Cogent's push lately has been businesses with offices in MTU's across
the united states.
Idea: Get rid of your expensive, low bandwidth frame relay PVC's all
over hell and back, and get 100 megs with Cogent. You save mad cash.
A company that can turn up a new office and have 100 megs bandwidth
to all the other offices for file sharing, e-mail, remote backups, etc,
.. well -- this changes the backoffice-workings of the brick-and-mortar.
Cogent isn't offering 100 meg transit to just anyone for this price
point -- their ideal customer is a company that pays $1500 a month for
a T1 to xyz.com .. and their other ideal customer is a company with
offices in various MTU's that Cogent is in - and getting rid of the
inter-office PVC's and running the network over Cogent's fiber.
Sounds like a good deal to me. We signed up a couple weeks ago to
light up a little over a half dozen offices. The biggest advantage is
not the transit (we do under 5 meg avg), but the office-to-office
communications.
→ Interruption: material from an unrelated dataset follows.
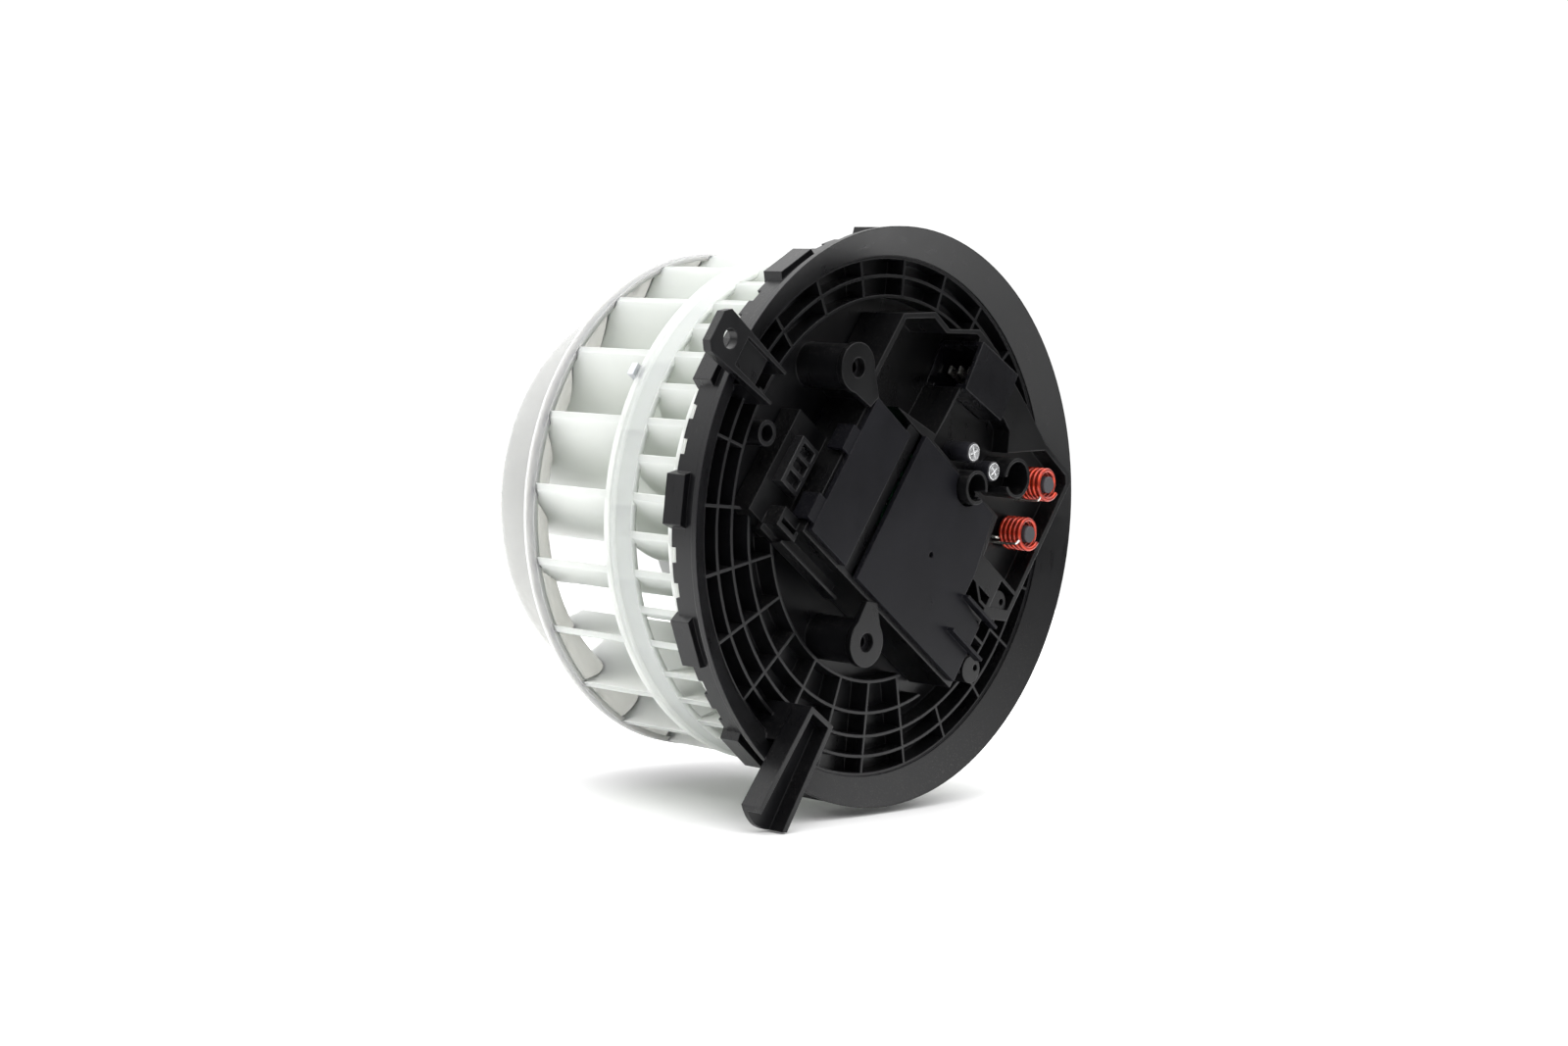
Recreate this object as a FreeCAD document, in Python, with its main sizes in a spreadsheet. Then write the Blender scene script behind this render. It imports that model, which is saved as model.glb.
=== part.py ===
import FreeCAD, Part
import math
import os

import Sketcher

V = FreeCAD.Vector

# Cabin blower unit: a round ribbed mounting flange with the speed regulator on
# its front, a brushed motor behind it and a translucent blower wheel on the
# motor shaft.  The motor axis is Y.  The flange faces -Y, the wheel is on the
# +Y side, +Z is up, and the origin is on the axis in the plane of the lip.

SIZES = {
    # mounting flange
    "lip_radius": 90.0, "lip_width": 9.0, "lip_depth": 5.6, "lip_wall": 2.0,
    "skirt_inset": 2.4, "skirt_wall": 1.8, "skirt_back": 12.0,
    "tab_count": 13, "tab_inset": 0.4, "tab_back": 13.6, "tab_front": 6.4, "tab_width": 17.0,
    "tab_turn": 10.2, "notch_count": 52, "notch_width": 4.6, "notch_depth": 1.6,
    "floor_front": 13.0, "floor_wall": 2.4, "bore_radius": 12.0,
    "rib_top": 6.3, "rib_wall": 1.0, "rib_count": 24, "rib_turn": 12.0, "spoke_wall": 0.9,
    "ring_a_inset": 6.2, "ring_b_inset": 12.5, "ring_c_inset": 19.8, "ring_d_inset": 29.6,
    "ear_angle": 147.5, "ear_reach": 14.0, "ear_length": 32.0, "ear_width": 11.6,
    "ear_tip_width": 14.6, "ear_wall": 2.4, "ear_hole": 5.8, "ear_hole_inset": 6.6,
    "arm_angle": 236.2, "arm_reach": 18.0, "arm_length": 38.0, "arm_root_width": 12.0,
    "arm_tip_width": 15.0, "arm_wall": 1.6, "arm_height": 7.0,
    "boss_x": -57.0, "boss_z": 25.4, "boss_radius": 3.9, "boss_hole": 5.0, "boss_top": 4.6,
    "post_radius": 7.0, "post_hole": 3.4,
    "post_upper_u": -50.5, "post_upper_v": 21.1, "post_lower_u": 5.1, "post_lower_v": -41.5,
    # regulator housing, in axes u and v turned from X and Z about the motor axis
    "housing_turn": 34.5, "housing_wall": 1.8, "housing_back": 12.4, "housing_rim": -4.2,
    "cover_front": -6.0,
    "housing_left": -38.6, "housing_bottom": -30.2, "housing_split": 25.6, "housing_right": 50.6,
    "small_left": -37.4, "small_right": -17.5, "large_left": -11.5, "large_right": 36.4,
    "large_foot": 49.0, "large_step": -8.0, "cover_bottom": -28.6, "small_top": 19.5,
    "large_top": 23.8, "cover_wall": 1.8,
    "pocket_left": -42.0, "pocket_top": 57.4, "bay_right": 62.0, "bay_top": 58.6,
    "bay_floor": 2.4, "lip_gap": 0.5,
    "step_left": -53.6, "step_bottom": -33.0, "step_top": 3.0, "step_front": 5.0,
    "ladder_left": -50.6, "ladder_right": -41.6, "ladder_bottom": -20.6, "ladder_top": -4.4,
    "ladder_front": 1.6, "ladder_slots": 3,
    "flap_wall": 2.2, "flap_radius": 7.6, "flap_hole": 6.0,
    "cup_one_radius": 5.4, "cup_two_radius": 6.4, "cup_wall": 1.0, "cup_front": -9.4, "cup_slot": 3.4,
    "cup_one_u": 16.0, "cup_one_v": 23.4, "cup_two_u": 31.4, "cup_two_v": 37.6,
    # electronics
    "board_wall": 1.6, "board_front": 5.0,
    "capacitor_radius": 3.2, "capacitor_front": -8.0,
    "capacitor_one_u": 9.4, "capacitor_one_v": 32.2, "capacitor_two_u": 21.6, "capacitor_two_v": 33.4,
    "choke_front": -8.4, "choke_length": 10.6, "choke_radius": 5.5, "choke_wire": 0.74,
    "choke_turns": 5, "core_radius": 2.7,
    "choke_one_u": 48.4, "choke_one_v": 46.6, "choke_two_u": 50.2, "choke_two_v": 28.4,
    "connector_turn": 27.5, "connector_left": 0.4, "connector_right": 21.6,
    "connector_bottom": 46.6, "connector_top": 63.4, "connector_wall": 1.5,
    "connector_front": -6.4, "connector_back": 11.6, "terminal_count": 4,
    # motor
    "motor_radius": 30.0, "can_wall": 1.6, "can_near": 20.0, "can_far": 64.8,
    "nose_radius": 10.0, "nose_far": 69.6, "card_near": 15.8,
    "carrier_gap": 0.9, "carrier_wall": 2.0, "carrier_near": 17.6, "carrier_far": 50.0,
    "lug_reach": 7.6, "lug_round": 6.4, "lug_turn": 62.5, "grommet_radius": 3.9,
    "shaft_radius": 4.0, "shaft_near": 16.0, "shaft_far": 85.6, "bearing_radius": 8.0,
    "bearing_length": 5.6, "shaft_clearance": 0.03,
    "core_outer": 20.8, "core_near": 36.0, "core_far": 57.0, "slot_count": 12,
    "commutator_radius": 11.5, "commutator_near": 23.6, "commutator_far": 33.4,
    "magnet_gap": 0.9, "magnet_near": 32.0, "magnet_far": 61.0, "magnet_half_angle": 58.0,
    "brush_width": 5.0, "brush_height": 6.4, "brush_length": 8.0, "brush_seat": 0.3,
    # blower wheel
    "wheel_radius": 80.6, "wheel_near": 18.6, "wheel_wall": 1.8, "band_near": 36.0,
    "bead_near": 42.3, "bead_far": 47.4, "bead_radius": 81.3, "ring_far": 83.0, "ring_near": 78.6,
    "eye_radius": 64.1, "collar_far": 112.9, "collar_wall": 1.8, "collar_curve": 15.9,
    "blade_count": 22, "blade_wall": 2.2, "blade_inner": 50.0,
    "blade_turn": 12.2, "short_blade_inner": 60.0,
    "cone_flare": 21.0, "cone_gap": 9.1, "cone_waist": 66.0, "cone_top_radius": 32.0,
    "cone_top": 78.0, "hub_near": 70.6, "hub_radius": 10.4, "hub_far": 84.0, "insert_radius": 6.6,
    "clip_angle": 149.0, "hook_turn": 4.5,
}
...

Turn up VoIP and there's an added communications savings.
<shrug>
Previously, VIIS Network Operations Center said:
>
> The Cogent contract I've seen is a month-to-month. My suspicion would be
> that they get a critical mass of customers, then start increasing the
> monthly recurring, ala L3.
>
> Grant Kirkwood
>
>
> On 12/12/00 9:54 PM, Daniel L. Golding wrote:
>
> >
> > Indications are that Cogent is an MTU (multi tenant unit) provider, AKA a
> > bLEC, like Cypress or ARC. That's how they will get the necessary
> > economies of scale. Even so, $10/mb is no way to ever brake even. Seems to
> > be an exercise in transitioning money from VC to equipment and fiber
> > vendors as quickly as possible...I was impressed by the folks they had at
> > NANOG, though - seemed like very nice folks. Nice folks with a kind of
> > whacked business model, though.
> >
> > - Dan Golding
> >
> >
> > On Tue, 12 Dec 2000, Bill Petrisko wrote:
> >
> >> Has anyone heard anything about Cogent Communications (www.cogentco.com) or
> >> done business with them?
> >>
> >> Their product is a dedicated 100Mbps of transit for $1000/month.
> >>
> >> Quick rundown:
> >> Metropolitan OC-48 rings, with no more than (24) 100Mbit customers
> >> on each.
> >> Nationwide OC-192 rings between the MAN rings with extensive private
> >> peering.
> >>
> >> Any feedback would be appreciated.
> >>
> >> thanks
> >> bill
> >> --
> >> William J. Petrisko (WP5) Network Engineering
> >> bill@axient.com Axient Communications
> >>
> >>
> >
> >
> >
>
>
--
i am jamie at arpa dot com .. and this is my .sig.
All I want is a kind word, a warm bed and unlimited power.
<BasharTeg> Linux is like drugs. They seem fun at the time, but someday you
have to live with the consequences of your actions.